■ GIVEN TASK
Copy out each line below exactly as it appears.

■ SUPPLIED MATERIAL
****

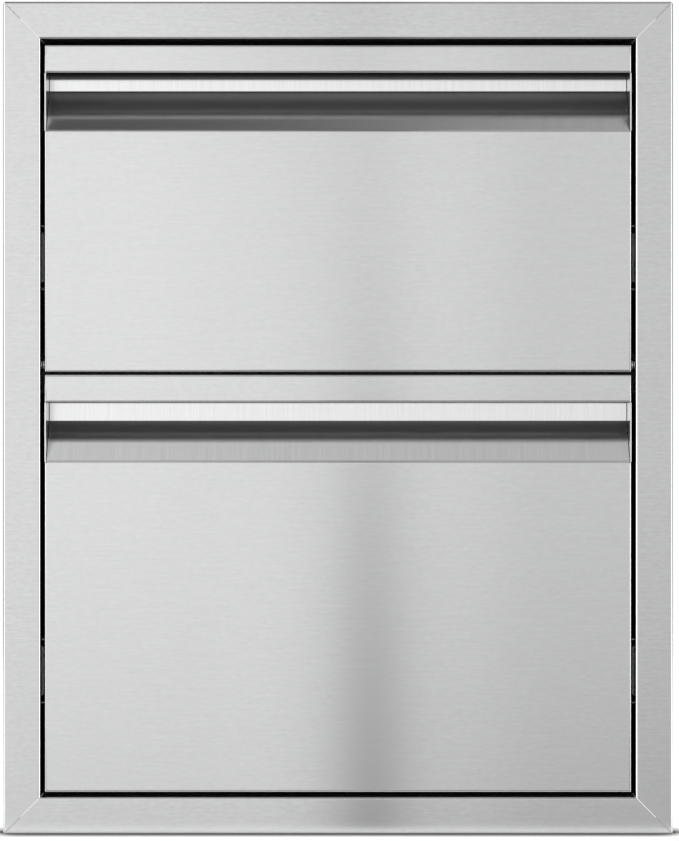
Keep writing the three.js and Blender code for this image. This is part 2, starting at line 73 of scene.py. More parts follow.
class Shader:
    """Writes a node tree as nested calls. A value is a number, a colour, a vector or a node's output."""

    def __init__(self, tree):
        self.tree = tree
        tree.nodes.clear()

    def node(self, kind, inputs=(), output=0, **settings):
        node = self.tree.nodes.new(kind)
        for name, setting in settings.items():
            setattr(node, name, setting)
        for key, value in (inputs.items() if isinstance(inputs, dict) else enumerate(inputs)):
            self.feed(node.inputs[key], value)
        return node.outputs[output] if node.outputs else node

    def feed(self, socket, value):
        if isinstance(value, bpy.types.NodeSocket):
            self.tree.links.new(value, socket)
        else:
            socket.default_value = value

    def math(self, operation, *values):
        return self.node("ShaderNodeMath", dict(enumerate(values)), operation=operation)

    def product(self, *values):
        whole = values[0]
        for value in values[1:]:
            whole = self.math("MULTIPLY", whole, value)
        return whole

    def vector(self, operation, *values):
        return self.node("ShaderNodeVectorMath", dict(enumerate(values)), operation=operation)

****

■ SOLUTION
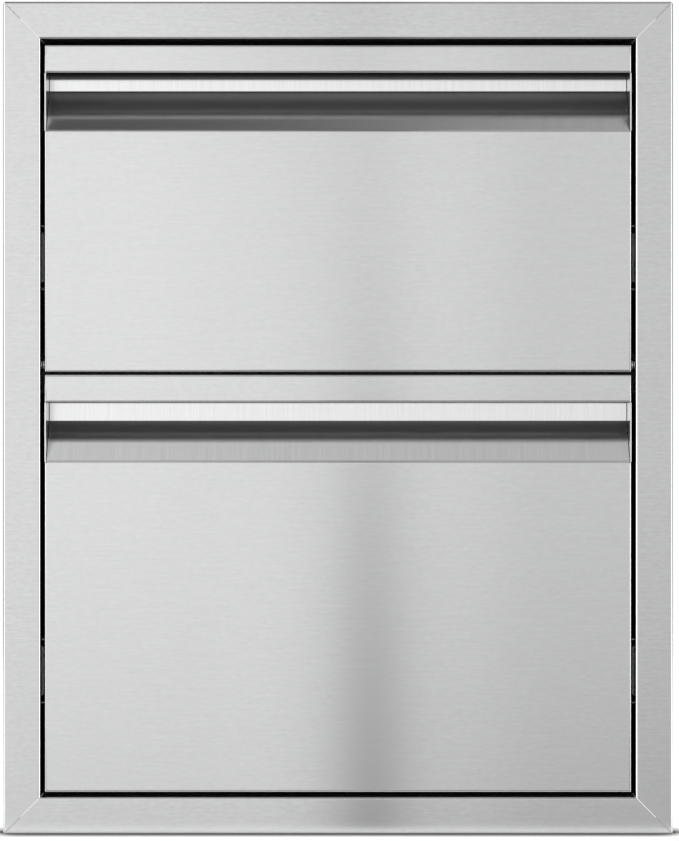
Keep writing the three.js and Blender code for this image. This is part 2, starting at line 73 of scene.py. More parts follow.
class Shader:
    """Writes a node tree as nested calls. A value is a number, a colour, a vector or a node's output."""

    def __init__(self, tree):
        self.tree = tree
        tree.nodes.clear()

    def node(self, kind, inputs=(), output=0, **settings):
        node = self.tree.nodes.new(kind)
        for name, setting in settings.items():
            setattr(node, name, setting)
        for key, value in (inputs.items() if isinstance(inputs, dict) else enumerate(inputs)):
            self.feed(node.inputs[key], value)
        return node.outputs[output] if node.outputs else node

    def feed(self, socket, value):
        if isinstance(value, bpy.types.NodeSocket):
            self.tree.links.new(value, socket)
        else:
            socket.default_value = value

    def math(self, operation, *values):
        return self.node("ShaderNodeMath", dict(enumerate(values)), operation=operation)

    def product(self, *values):
        whole = values[0]
        for value in values[1:]:
            whole = self.math("MULTIPLY", whole, value)
        return whole

    def vector(self, operation, *values):
        return self.node("ShaderNodeVectorMath", dict(enumerate(values)), operation=operation)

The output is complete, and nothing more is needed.